Se un ente pubblico conferisce legittimamente un incarico a un dipendente statale, è tenuto a comunicare all’amministrazione di appartenenza del citato dipendente, ai sensi dell’art.53, comma 11, del dlgs n. 165/2001, anche l’ammontare dei compensi erogati. In caso di omissione, infatti, scatta la sanzione pari al doppio degli emolumenti percepiti e questo costituisce danno erariale a carico dei vertici dell’ente inadempiente, in quanto indice della negligenza a percepire la sussistenza di un obbligo di legge, previsto in una disposizione di agevolissima interpretazione.
È quanto ha messo nero su bianco la sezione giurisdizionale della Corte dei conti siciliana, nel testo della sentenza n. 3488/2011, con cui ha condannato presidente e direttore generale di un’autorità d’ambito ottimale a rifondere le stesse casse dell’ente, del danno pari alla sanzione pagata per la violazione relativa all’omessa comunicazione dei compensi percepiti da un dipendente pubblico cui era stato conferito un incarico di esperto amministrativo.
La norma sopra richiamata, infatti, prevede che «entro il 30 aprile di ciascun anno, i soggetti pubblici o privati che erogano compensi a dipendenti pubblici per incarichi, sono tenuti a dare comunicazione all’amministrazione di appartenenza dei dipendenti stessi dei compensi erogati nell’anno precedente».

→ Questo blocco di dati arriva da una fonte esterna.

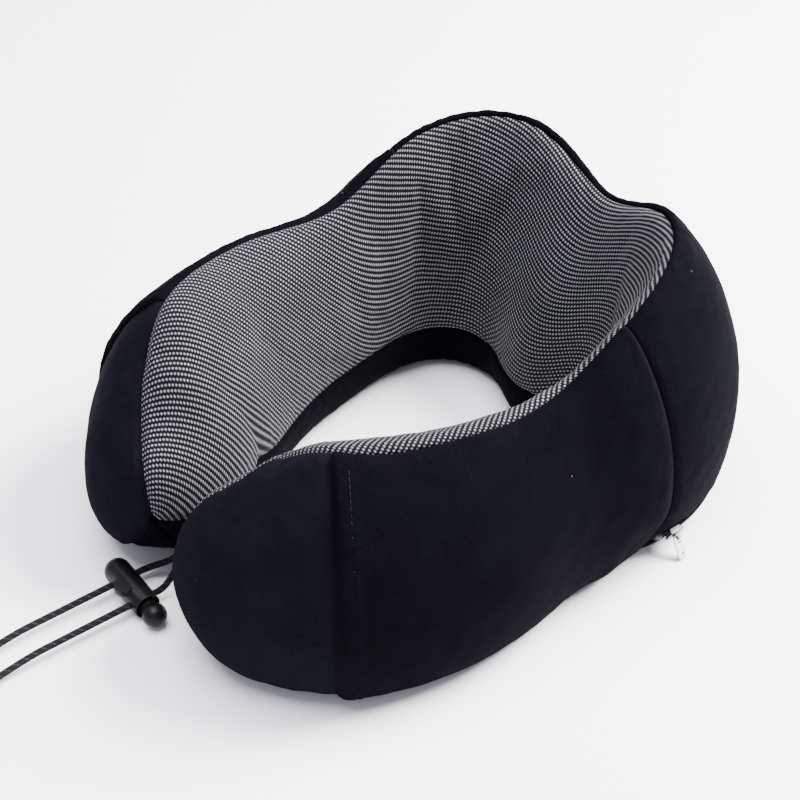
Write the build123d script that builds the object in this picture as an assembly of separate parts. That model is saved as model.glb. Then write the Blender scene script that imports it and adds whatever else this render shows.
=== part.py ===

Norma, questa, di strettissima e rigorosa interpretazione che prevede un altrettanto rigoroso sistema sanzionatorio in caso di inosservanza. Ne è prova l’articolo 6, comma 1 del dl n. /97 ove si prevede che «nei confronti dei soggetti pubblici che non comunicano l’ammontare degli emolumenti o che si avvalgano di prestazioni di lavoro autonomo o subordinato rese dai dipendenti pubblici senza autorizzazione dell’amministrazione di appartenenza, oltre alle sanzioni per le eventuali violazioni tributarie o contributive, si applica una sanzione pecuniaria pari al doppio degli emolumenti corrisposti sotto qualsiasi forma a dipendenti pubblici».
È questo ciò che è avvenuto nella vicenda sottoposta al giudizio della Corte siciliana. Che non ha avuto dubbi nel decidere per la condanna dell’ex presidente e del direttore generale dell’autorità d’ambito. Secondo la Corte, infatti, nel caso di enti collettivi, in mancanza della formalizzazione sulla ripartizione delle competenze, l’obbligo di effettuare una comunicazione è riferibile a quei soggetti che, per l’ufficio ricoperto, hanno il potere di amministrare e rappresentare l’ente. Soggetti che hanno messo in pratica una condotta negligente (quindi con colpa grave, tale da generare l’inutile esborso) in quanto l’adempimento, consistente in un’azione di agevolissima realizzazione, era (ed è) imposto da una norma chiara, inidonea a dar luogo a dubbi interpretativi. Nella norma di legge non è alcun margine di discrezione e la semplicità dell’adempimento richiesto ha indotto la Corte a ritenere che l’omissione della comunicazione «integra un negligente esercizio di compiti istituzionali la cui gravità configura la responsabilità amministrativa».
Ad avviso della Corte, si legge nella sentenza, non può essere ignorato che del danno sono stati chiamati a rispondere due soggetti, professionalmente molto qualificati, che ricoprivano posizioni apicali nell’organigramma aziendale. L’assunzione di tali uffici, nell’ambito di una società di significativa consistenza, è «indice inequivocabile della capacità dei soggetti chiamati a ricoprirli, di percepire la sussistenza di un obbligo di legge, previsto in una disposizione di agevolissima interpretazione e di assumere le conseguenti iniziative per assicurare il rispetto di tale obbligo».